Hieronder het antwoord van Van Ranst:
“Mijn ouders waren kleutertjes tijdens de tweede wereldoorlog. Mijn grootouders waren allen heel gewone doodbrave mensen die op het platteland woonden in Klein-Brabant, en daar geen enkel contact hadden met Joodse medeburgers. Zij probeerden, net als zovelen, de oorlog te overleven. Mijn grootvader was oud-strijder tegen Duitsland. Mijn grootouders hadden niet de gelegenheid gehad om te studeren en zijn gaan werken na de lagere school. Zij konden geen brieven schrijven naar kranten. Zij hebben in gans hun leven geen vlieg kwaad gedaan, en zij hebben hun kinderen en kleinkinderen opgevoed in een open en verdraagzame atmosfeer, en ons geleerd dat ieder mens evenveel waard is.”
“De vraag is waarom u zo nodig moet weten wat mijn grootouders deden meer dan 70 jaar geleden ? Ik zie niet in hoe dat in Gods naam relevant kan zijn in verband met de opiniestukken die ik in 2014 schrijf, en waarin ik de wandaden van de Israëlische troepen in Gaza, die de Verenigde Naties nu ook als mogelijke oorlogsmisdaden wil onderzoeken, van de Israëlische regering onder de aandacht breng. Ik vind uw vraag naar wat mijn overleden grootouders 70 jaar geleden zouden gedaan hebben om de moord op 6 miljoen Joden te verhinderen eigenlijk volledig schaamteloos.”
“Mogen volgens u enkel afstammelingen van diegenen die op uw lijst van de ‘Rechtvaardigen onder de Volkeren’ staan, kritische bemerkingen maken over de Israëlische regering in 2014 ? Ik denk het niet, en ik denk dat u dat ook wel uiterst goed beseft.
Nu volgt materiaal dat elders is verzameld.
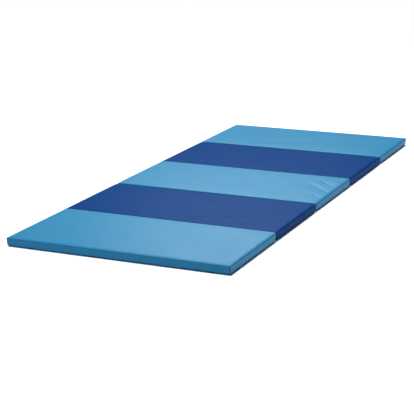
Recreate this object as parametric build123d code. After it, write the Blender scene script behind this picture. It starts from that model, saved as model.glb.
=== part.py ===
from build123d import *

import os
from dataclasses import dataclass

# Folding landing mat: five foam panels in coated cloth covers, joined by cloth hinge tapes.
# Millimetres. +Z is up, +Y runs along the mat from panel 1 to the last panel, and +X is across it.
# The origin is the middle of the footprint, on the floor.

# ---- overall sizes -------------------------------------------------------------------------
MAT_LENGTH = 1850.0  # over all the panels, laid flat
MAT_WIDTH = 780.0
MAT_THICKNESS = 32.0
PANEL_COUNT = 5

# ---- folds ---------------------------------------------------------------------------------
FOLD_GAP = 3.0  # open width between the end strips of two panels
TAPE_THICKNESS = 0.6

# ---- covers --------------------------------------------------------------------------------
CLOTH_THICKNESS = 0.6
SEAM_ALLOWANCE = 9.0  # cloth turned in at every seam
NOTCH = 1.5  # turned-in cloth is cut back this far from a corner seam

# ---- foam ----------------------------------------------------------------------------------
FIRM_FOAM_THICKNESS = 12.0  # closed-cell sheet next to the floor
FOAM_EASE = 1.0  # slack between the foam and the turned-in cloth
FOAM_CORNER_RADIUS = 5.0

PANEL_LENGTH = (MAT_LENGTH - (PANEL_COUNT - 1) * FOLD_GAP) / PANEL_COUNT
HALF_WIDTH = MAT_WIDTH / 2


def block(x, y, z):
    """A box over three (low, high) spans."""
    size = [high - low for low, high in (x, y, z)]
    return Pos(x[0], y[0], z[0]) * Box(*size, align=(Align.MIN, Align.MIN, Align.MIN))


def at_top(fold):
    """Odd folds close the top faces on each other, so their tape is at the top edge.

    Even folds close the undersides, and there is none (0) at a free end.
    """
    return fold % 2 == 1


@dataclass(frozen=True)
class Panel:
    """One section of the mat. A fold number of 0 means a free end."""

    number: int

    @property
    def front(self):
        return -MAT_LENGTH / 2 + (self.number - 1) * (PANEL_LENGTH + FOLD_GAP)

    @property
    def rear(self):
        return self.front + PANEL_LENGTH

    def fold(self, end):
        """The number of the fold at the "front" or "rear" end."""
        if end == "front":
            return self.number - 1
        return self.number if self.number < PANEL_COUNT else 0

    def has_tape(self, end, face):
        """Whether a hinge tape is caught in the seam of that end at the "top" or "bottom" face."""
        fold = self.fold(end)
        return fold > 0 and at_top(fold) == (face == "top")

    def inwards(self, end, near, far):
        """The y span from near to far, measured inwards from that end's outer face."""
        if end == "front":
            return (self.front + near, self.front + far)
        return (self.rear - far, self.rear - near)


def layer(face, near, far):
    """The z span from near to far, measured inwards from the mat's top or bottom face."""
    if face == "bottom":
        return (near, far)
    return (MAT_THICKNESS - far, MAT_THICKNESS - near)


def across(inset):
    """The x span that stops inset short of both long sides."""
    return (-HALF_WIDTH + inset, HALF_WIDTH - inset)


def beside(side, near, far):
    """The x span from near to far, measured inwards from the left or right long side."""
    if side == "left":
        return (-HALF_WIDTH + near, -HALF_WIDTH + far)
    return (HALF_WIDTH - far, HALF_WIDTH - near)


def cover_sheet(panel, face):
    """The top or bottom sheet of a cover, with its four seam allowances turned in."""
    sheet = block(across(0), (panel.front, panel.rear), layer(face, 0, CLOTH_THICKNESS))
    turned_in = layer(face, CLOTH_THICKNESS, CLOTH_THICKNESS + SEAM_ALLOWANCE)
    corner = SEAM_ALLOWANCE + NOTCH
    for side in ("left", "right"):
        wall = beside(side, CLOTH_THICKNESS, 2 * CLOTH_THICKNESS)
        sheet += block(wall, (panel.front + corner, panel.rear - corner), turned_in)
    for end in ("front", "rear"):
        outside = CLOTH_THICKNESS
        if panel.has_tape(end, face):
            outside += TAPE_THICKNESS
        wall = panel.inwards(end, outside, outside + CLOTH_THICKNESS)
        sheet += block(across(2 * CLOTH_THICKNESS + NOTCH), wall, turned_in)
    return sheet


def side_strip(panel, side):
    """The long-side strip of a cover, between its two sheets."""
    wall = beside(side, 0, CLOTH_THICKNESS)
    height = (CLOTH_THICKNESS, MAT_THICKNESS - CLOTH_THICKNESS)
    return block(wall, (panel.front, panel.rear), height)


def end_strip(panel, end):
    """The end strip of a cover, with a seam allowance turned along each side strip.

    Its edge stops below a hinge tape that passes over it.
    """
    low, high = CLOTH_THICKNESS, MAT_THICKNESS - CLOTH_THICKNESS
    if panel.has_tape(end, "bottom"):
        low += TAPE_THICKNESS
    if panel.has_tape(end, "top"):
        high -= TAPE_THICKNESS
    strip = block(across(CLOTH_THICKNESS), panel.inwards(end, 0, CLOTH_THICKNESS), (low, high))
    for side in ("left", "right"):
        wall = beside(side, CLOTH_THICKNESS, 2 * CLOTH_THICKNESS)
        strip += block(wall, panel.inwards(end, CLOTH_THICKNESS, SEAM_ALLOWANCE), (low, high))
    return strip


def foam_sheet(panel, low, high):
    """One layer of the core, between two heights, with rounded upright corners."""
    end_inset = 2 * CLOTH_THICKNESS + TAPE_THICKNESS + FOAM_EASE
    side_inset = 2 * CLOTH_THICKNESS + FOAM_EASE
    core = block(across(side_inset), (panel.front + end_inset, panel.rear - end_inset), (low, high))
    return fillet(core.edges().filter_by(Axis.Z), FOAM_CORNER_RADIUS)


def hinge_tape(fold):
    """The tape that joins two panels. It lies over both end strips, with a flange inside each cover."""
    before, after = Panel(fold), Panel(fold + 1)
    face = "top" if at_top(fold) else "bottom"
    width = across(2 * CLOTH_THICKNESS + NOTCH)
    reach = CLOTH_THICKNESS + TAPE_THICKNESS
    bridge = layer(face, CLOTH_THICKNESS, reach)
    tape = block(width, (before.rear - reach, after.front + reach), bridge)
    flange = layer(face, reach, CLOTH_THICKNESS + SEAM_ALLOWANCE)
    for panel, end in ((before, "rear"), (after, "front")):
        tape += block(width, panel.inwards(end, CLOTH_THICKNESS, reach), flange)
    return tape


def panel_pieces(panel):
    """The cover and the core of one panel, by name."""
    firm_top = CLOTH_THICKNESS + FIRM_FOAM_THICKNESS
    pieces = {
        "top_sheet": cover_sheet(panel, "top"),
        "bottom_sheet": cover_sheet(panel, "bottom"),
        "firm_foam": foam_sheet(panel, CLOTH_THICKNESS, firm_top),
        "soft_foam": foam_sheet(panel, firm_top, MAT_THICKNESS - CLOTH_THICKNESS),
    }
    for side in ("left", "right"):
        pieces[f"{side}_side_strip"] = side_strip(panel, side)
    for end in ("front", "rear"):
        pieces[f"{end}_end_strip"] = end_strip(panel, end)
    return {f"panel_{panel.number}_{name}": piece for name, piece in pieces.items()}


mat = {}
for number in range(1, PANEL_COUNT + 1):
    mat.update(panel_pieces(Panel(number)))
for fold in range(1, PANEL_COUNT):
    mat[f"hinge_tape_{fold}_{fold + 1}"] = hinge_tape(fold)

os.makedirs("parts", exist_ok=True)
for name, piece in mat.items():
    export_step(piece, f"parts/{name}.step")
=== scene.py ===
import logging
import math
from collections.abc import Callable, Iterator
from contextlib import contextmanager
from dataclasses import dataclass
from enum import Enum
from functools import cache

import bmesh
import bpy
import numpy as np
from mathutils import Matrix, Vector


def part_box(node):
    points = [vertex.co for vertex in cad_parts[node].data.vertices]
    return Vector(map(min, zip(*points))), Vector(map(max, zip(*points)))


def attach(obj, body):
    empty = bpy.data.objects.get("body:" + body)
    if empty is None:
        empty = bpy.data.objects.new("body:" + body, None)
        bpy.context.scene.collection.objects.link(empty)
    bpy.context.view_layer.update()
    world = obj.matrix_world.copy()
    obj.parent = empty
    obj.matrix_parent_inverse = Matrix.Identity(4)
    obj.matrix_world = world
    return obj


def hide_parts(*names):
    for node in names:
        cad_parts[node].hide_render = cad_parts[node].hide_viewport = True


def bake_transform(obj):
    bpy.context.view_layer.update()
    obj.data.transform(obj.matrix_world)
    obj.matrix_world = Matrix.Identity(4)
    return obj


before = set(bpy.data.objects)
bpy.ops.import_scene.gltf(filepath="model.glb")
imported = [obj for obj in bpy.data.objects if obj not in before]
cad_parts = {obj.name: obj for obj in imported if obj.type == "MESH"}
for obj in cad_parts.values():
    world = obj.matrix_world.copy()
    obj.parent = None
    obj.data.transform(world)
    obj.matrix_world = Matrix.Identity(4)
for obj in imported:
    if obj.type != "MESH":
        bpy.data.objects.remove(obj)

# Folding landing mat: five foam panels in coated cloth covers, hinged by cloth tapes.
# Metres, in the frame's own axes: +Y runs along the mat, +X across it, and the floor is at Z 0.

log = logging.getLogger("mat")
MM = 0.001
PANEL_COUNT = 5
# Two heights or lengths that differ by less than this are taken as the same.
SAME_PLACE = 0.1 * MM


# ---- shader tools --------------------------------------------------------------------------


class Signal:
    """A shader socket that Python expressions can be written with."""

    def __init__(self, shader: "Shader", socket: bpy.types.NodeSocket) -> None:
        """Keep the socket and the shader that it belongs to."""
        self.shader = shader
        self.socket = socket

    def _math(self, operation: str, *values: "Signal | float") -> "Signal":
        """Add one Math node on these values."""
        return self.shader.signal("ShaderNodeMath", {"operation": operation}, dict(enumerate(values)))

    def __add__(self, other: "Signal | float") -> "Signal":
        """Return self + other."""
        return self._math("ADD", self, other)

    __radd__ = __add__

    def __sub__(self, other: "Signal | float") -> "Signal":
        """Return self - other."""
        return self._math("SUBTRACT", self, other)

    def __rsub__(self, other: "Signal | float") -> "Signal":
        """Return other - self."""
        return self._math("SUBTRACT", other, self)

    def __mul__(self, other: "Signal | float") -> "Signal":
        """Return self * other."""
        return self._math("MULTIPLY", self, other)

    __rmul__ = __mul__

    def sine(self) -> "Signal":
        """Return the sine, of an angle in radians."""
        return self._math("SINE", self)

    def size(self) -> "Signal":
        """Return the value without its sign."""
        return self._math("ABSOLUTE", self)

    def fall(self, start: float, end: float) -> "Signal":
        """Return 1 up to start, 0 from end, and a smooth slope in between."""
        return self.shader.signal(
            "ShaderNodeMapRange",
            {"interpolation_type": "SMOOTHSTEP"},
            {"Value": self, "From Min": start, "From Max": end, "To Min": 1.0, "To Max": 0.0},
        )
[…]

U schiet nu welbewust op de boodschapper, U trekt de holocaust-kaart en de antisemitisme-kaart, en denkt op die manieren de aandacht te kunnen afleiden van de kern van het probleem, en dat zijn de huidige schendingen van het internationaal recht en de mensenrechten door Israël in Gaza. Wanneer meer dan 80% van de Palestijnse slachtoffers onschuldige burgers zijn, wanneer men ambulances en ziekenhuizen beschiet, wanneer slapende kindjes in een schooltje worden vermoord door Israëlische raketten, dan zijn dit zulke enorm flagrante schendingen van het oorlogsrecht, dat de aandacht afleiden deze keer niet mogelijk zal zijn. Het oordeel van de wereld zal terecht hard zijn voor de Israëlische leiders.”
Wanneer een redacteur van ‘Palestijns Actueel’ binnen 71 jaar aan mijn kleindochter, ter gelegenheid van de 70ste verjaardag van de vrede tussen Palestina en Israël, toevallig zou vragen wat haar grootvader heeft gedaan voor de Palestijnen tijdens de gitzwarte periode van de Gazacaust in 2014, dan zal zij kunnen vertellen dat haar grootvader toen in een paar opiniestukken in Vlaamse kranten actief probeerde om de bevolking bewust te maken dat de staat Israël iets heel erg fout, onethisch en niet erg koosjer aan het doen was in Gaza, en ook dat haar grootvader van enkelingen zoals u de wind van voren kreeg, maar dat niet zo erg vond.”